More Lancaster County students are seeking post-high-school education, but cost and family expectations sometimes keep their numbers down.
By Robyn Meadows
Published Apr 19, 2006 13:24
And high tuition is not the main obstacle.
The report, “A Rising Tide: The Current State of Higher Education in the Commonwealth of Pennsylvania,” finds that rural students are less likely to pursue higher education because they are more likely to come from a lower-performing school, college attendance is not part of their tradition, and they don’t have higher education institutions nearby.
Lancaster County’s rate of college attendance falls in the middle of the state’s statistics, with 63.3 percent to 76.4 percent of high school students planning to enroll in post-secondary education, the report states.
Among their options for post-high-school education locally are Harrisburg Area Community College, Millersville University and Thaddeus Stevens College of Technology.
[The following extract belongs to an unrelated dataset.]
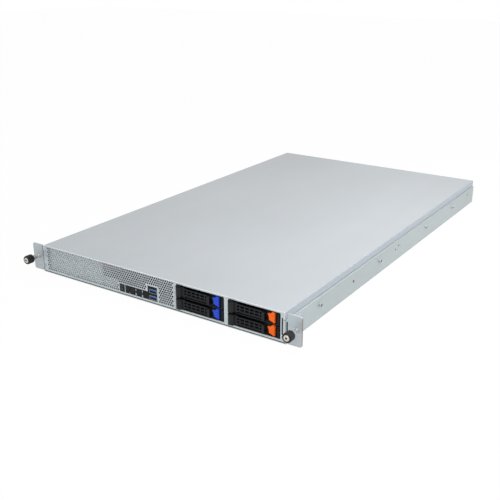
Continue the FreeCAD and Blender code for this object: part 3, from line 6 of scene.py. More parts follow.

Local school officials, however, say that in the past five years, more of their high school students are enrolling in higher education — thanks to the boost in vocational and technical programs available here.
Jan Mindish, principal of Penn Manor High School, said that in 1991, 47 percent of her high school’s students went to college. For the class of 2005, that figure rose to 75 percent.
“We have a number of students who go right to work on the family farm, and we have almost 20 percent of our seniors who are full-day vo-tech students,” Mindish said.
Solanco High School Principal Gerard Rosolie claims the gap is closing for his school.
In 2001, the school saw 53.5 percent of its students enroll in a two-year or four-year program. Last year, that figure jumped to 64.4 percent.
Solanco, like other districts, works with the Lancaster County Workforce Investment Board to teach students the importance of furthering their education.
Many students are not cut out for a four-year college, but they should consider pursuing a two-year technical program, which can offer high-paying salaries, said Scott Sheely, executive director of WIB.
He said the bigger problem is that nearly half of the students who go to college quit.
“The concern that I have is for them to go off and study English when they could be very successful in a technical situation,” he said.
Eastern Lancaster County School District is still concerned about the numbers of its students moving on to higher education, Superintendent Saundra Hoover said.
The school has a number of high-achieving students who are not choosing to attend college, she said.
About 36 to 45 percent of the district’s high school graduates go on to college.
A growing number are choosing to enroll at the Lancaster County Career and Technology Center.
“We encourage that if it’s an appropriate, well-thought-out career path, but we do not want to be sending students to the career center just because they don’t know what they want to do,” she said.
So her school district has worked hard to teach students about options, from vocational to technical programs.
And Hoover thinks, contrary to the report, that cost plays a major role.
“Many of our constituents do not enjoy the resources that a lot of other families have in the county,” she said.
The report — sponsored by The Education Policy and Leadership Center and The Learning Alliance for Higher Education at the University of Pennsylvania — draws on information from a variety of sources including a survey of 519 high school graduates and data from the 1990 and 2000 U.S. Census reports.
Berwood Yost and G. Terry Madonna of the Floyd Institute’s Center for Politics and Public Affairs at Franklin and Marshall College conducted the survey.
Madonna said, “Make no mistake about it, cost is important.”
The report shows that just 4 to 8 percent of young adults — mostly from rural communities or of African American or Hispanic American backgrounds — do not go on to college because of price.
Outweighing cost concerns are a school’s proximity to a student’s home, course offerings and family expectations for higher education, Madonna said.
Yost offered this solution: Create education policies that focus on gaps, not just on a “broad policy that aims to reduce the cost for everyone.”